A commenter to that Scheiber piece writes: “There is no republican party. They are now controlled by the approximately 50 to 80 teabaggers …”
He is right. There really is no republican Party in the sense we always knew it. Let’s wise up. We have to realize that every time we see the words “Tea Party” and “Teabaggers”, what is really being referred to, knowingly or not, is the Koch brothers and all similar deep pockets. It is these oligarchs, not their idiotic tools in congress, that are really responsible for this mess.
The stunning fact is that this fiasco was actually planned at the highest levels of GOP leadership. including Ed Meese of the Heritage Foundation, one of the party’s premiere think tanks.

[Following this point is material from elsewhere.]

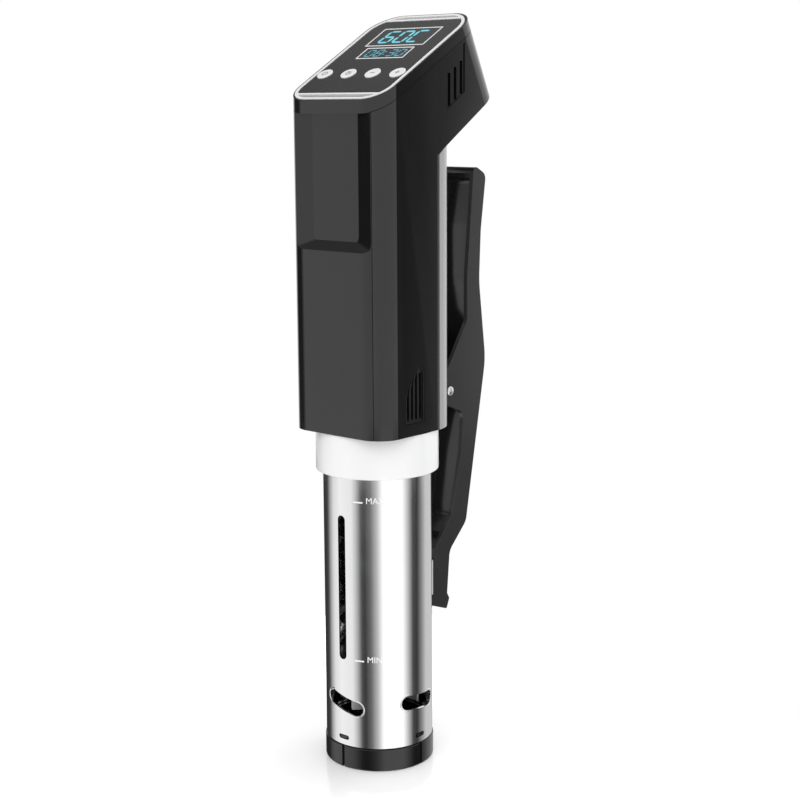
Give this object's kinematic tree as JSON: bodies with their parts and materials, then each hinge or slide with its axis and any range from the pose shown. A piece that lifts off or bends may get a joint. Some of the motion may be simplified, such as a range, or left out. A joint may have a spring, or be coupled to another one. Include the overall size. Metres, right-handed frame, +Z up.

Yet it reeks of stupidity, and it is exactly the same stupidity that they showed in the 2012 election. They learned absolutely nothing. This is today’s GOP.
That Sunday Times article I linked to yesterday, a rare classic of reporting, tells you more about this crisis and about the actual current state of the Republican Party than anything else.

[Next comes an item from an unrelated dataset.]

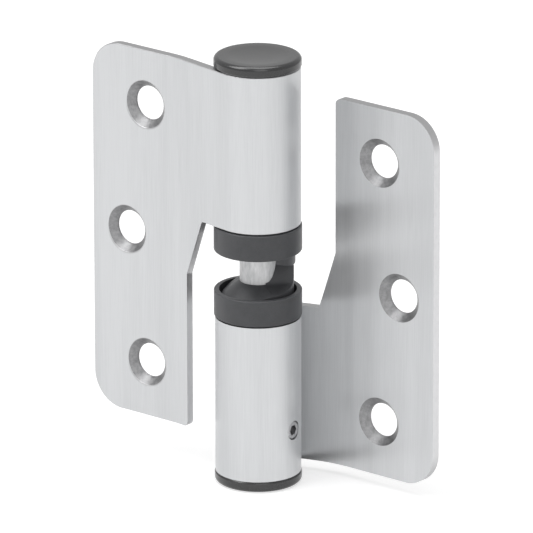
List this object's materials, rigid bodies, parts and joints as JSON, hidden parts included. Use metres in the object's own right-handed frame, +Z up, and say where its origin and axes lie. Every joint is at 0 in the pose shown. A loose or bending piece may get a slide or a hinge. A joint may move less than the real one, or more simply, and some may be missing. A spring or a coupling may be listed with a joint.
{
  "type": "rising butt hinge",
  "caption": "Stainless steel rising butt hinge: two countersunk leaves with rolled knuckles, turning on a pin over plastic helical cams that lift the door as it opens.",
  "frame": {"origin": "on the pin's axis, level with the frame leaf's bottom edge", "axes": "+Z up the pin, +X along the frame leaf, -Y the side that shows the countersinks"},
  "size_m": [0.0947, 0.0291, 0.1156],
  "materials": {
    "brushed_steel": "vertically brushed stainless sheet",
    "cap_plastic": "semi-gloss dark grey moulding",
    "dark_plastic": "fine-grained dark grey moulding",
    "pin_steel": "ground steel",
    "screw_steel": "turned steel",
    "socket_steel": "plain machined steel",
    "bearing_bronze": "plain sintered bearing metal",
    "insert_plastic": "plain moulding"
  },
  "bodies": {
    "frame": {"frame_leaf": "brushed_steel", "lower_cam": "dark_plastic", "bottom_cap": "cap_plastic", "hinge_pin": "pin_steel", "pin_socket": "socket_steel", "grub_screw": "screw_steel"},
    "sleeve": {"pin_sleeve": "bearing_bronze"},
    "door": {"door_leaf": "brushed_steel", "upper_cam": "dark_plastic", "top_cap": "cap_plastic", "top_bush": "insert_plastic"}
  },
  "joints": [
    {"name": "rise", "type": "slide", "parent": "frame", "child": "sleeve", "axis": [0, 0, 1], "range_m": [-0.0085, 0]},
    {"name": "turn", "type": "hinge", "parent": "sleeve", "child": "door", "pos_m": [0, 0, 0.08], "axis": [0, 0, 1], "range_deg": [0, 180]}
  ],
  "couplings": [
    {"joint": "rise", "follows": "turn", "m_per_rad": -0.0027056}
  ]
}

http://www.nytimes.com/2013/10/06/us/a-federal-budget-crisis-months-in-the-planning.html?_r=0
Now today Krugman has a commentary on that report, “The Boehner Bunglers”, and it is equally a must-read.

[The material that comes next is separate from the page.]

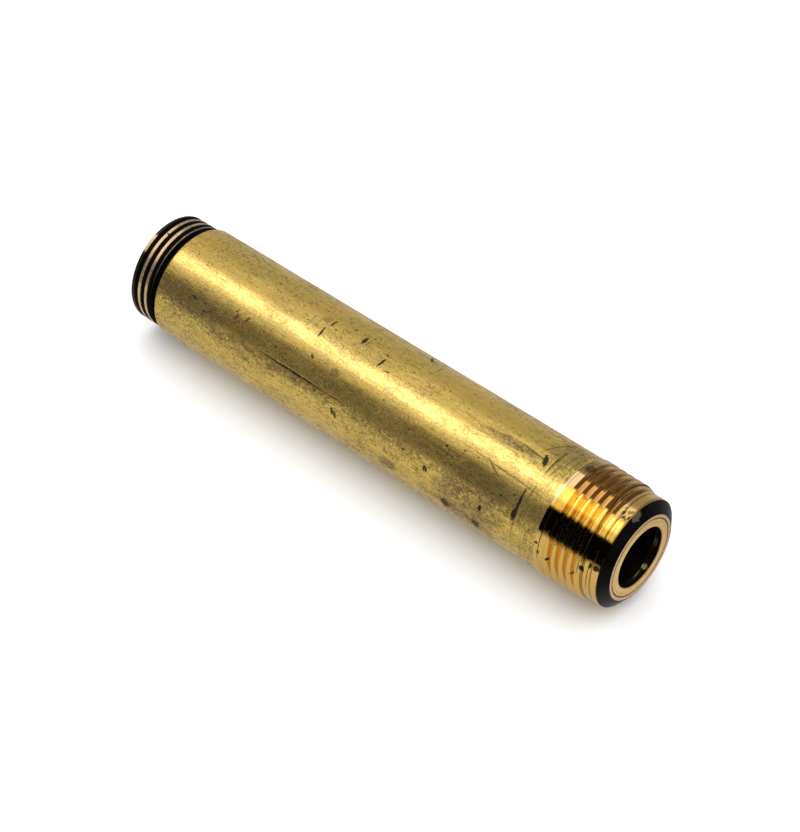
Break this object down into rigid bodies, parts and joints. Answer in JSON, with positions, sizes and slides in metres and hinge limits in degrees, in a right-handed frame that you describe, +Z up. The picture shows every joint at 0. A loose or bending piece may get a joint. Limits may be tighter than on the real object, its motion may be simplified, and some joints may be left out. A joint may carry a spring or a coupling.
{
  "type": "threaded pipe nipple",
  "caption": "Straight brass pipe nipple, a lined through-bore tube with a male thread at each end, the far one on a smaller spigot.",
  "frame": {"origin": "centre of the bore's mouth, in the plane of the near end face (the end with the larger thread and the end chamfer)", "axes": "+X along the bore axis, out of the near end; -X towards the far end with the smaller thread; +Z up as the nipple lies on its side"},
  "size_m": [0.0639, 0.0128, 0.0128],
  "materials": {
    "barrel_brass": "old drawn brass with olive patina, scratches and machined, brighter threads",
    "liner_brass": "turned brass, dark with residue inside the bore"
  },
  "bodies": {
    "root": {"outer_barrel": "barrel_brass", "bore_liner": "liner_brass"}
  },
  "joints": []
}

http://www.nytimes.com/2013/10/07/opinion/krugman-the-boehner-bunglers.html?ref=opinion
One thing is becoming crystal clear. These oligarchs do not understand and do not care about either politics or governing. They believe everything can be accomplished with masses of money and lies.
That will be their downfall because the trend is well established that there is less and less bang for the buck, and the same effect of putting its own base in a fictional pseudo-reality, that was once its sole advantage, has now become a disadvantage because they have no actual governing policy whatsoever. (Look at the Ryan budget.)
That is because they have reached and gone beyond the stupidity threshold. There are just so many stupid people. (I guess that’s what Lincoln meant when he said you can fool some of the people all the time (27%, it seems) but you can’t fool all the people all the time.
glad you linked that NYT article again. and glad that Booman writes Appomatox. That is the magnitude of the crisis
It’s official. The non-tea Party republicans have had enough of this nonsense.
http://www.washingtonpost.com/politics/some-tea-party-congressmen-find-signs-of-political-backlash-a
t-home/2013/10/06/d13d698a-2d27-11e3-b139-029811dbb57f_allComments.html?ctab=all_&
except that I misspelled Appomattox
Ahh – what’s a “t” here and there among friends?
That stupidity kept the House in their control.
They’re abdicating all their responsibilities. It’s really amazing that these are the people who claim to love the Constitution more than the rest of us, because in fact there are very good reasons why the first two powers granted to Congress are the powers to lay and collect taxes, duties, imposts, and excises and to borrow money on the credit of the United States. And then along come these assholes who take an oath to defend and uphold the Constitution, and then turn right around and sign a pledge that they won’t use the first two powers granted to them.
William Black set some people on fire–http://www.alternet.org/economy/fraud-and-american-economy
I suspect if we enter default, we are not coming out.
“Drown it in the bathtub”
They stated their aim 30 years ago, and they can almost taste victory.
It would be pyrrhic win, celebrated by standing in the ashes of the world economy, but they will have won.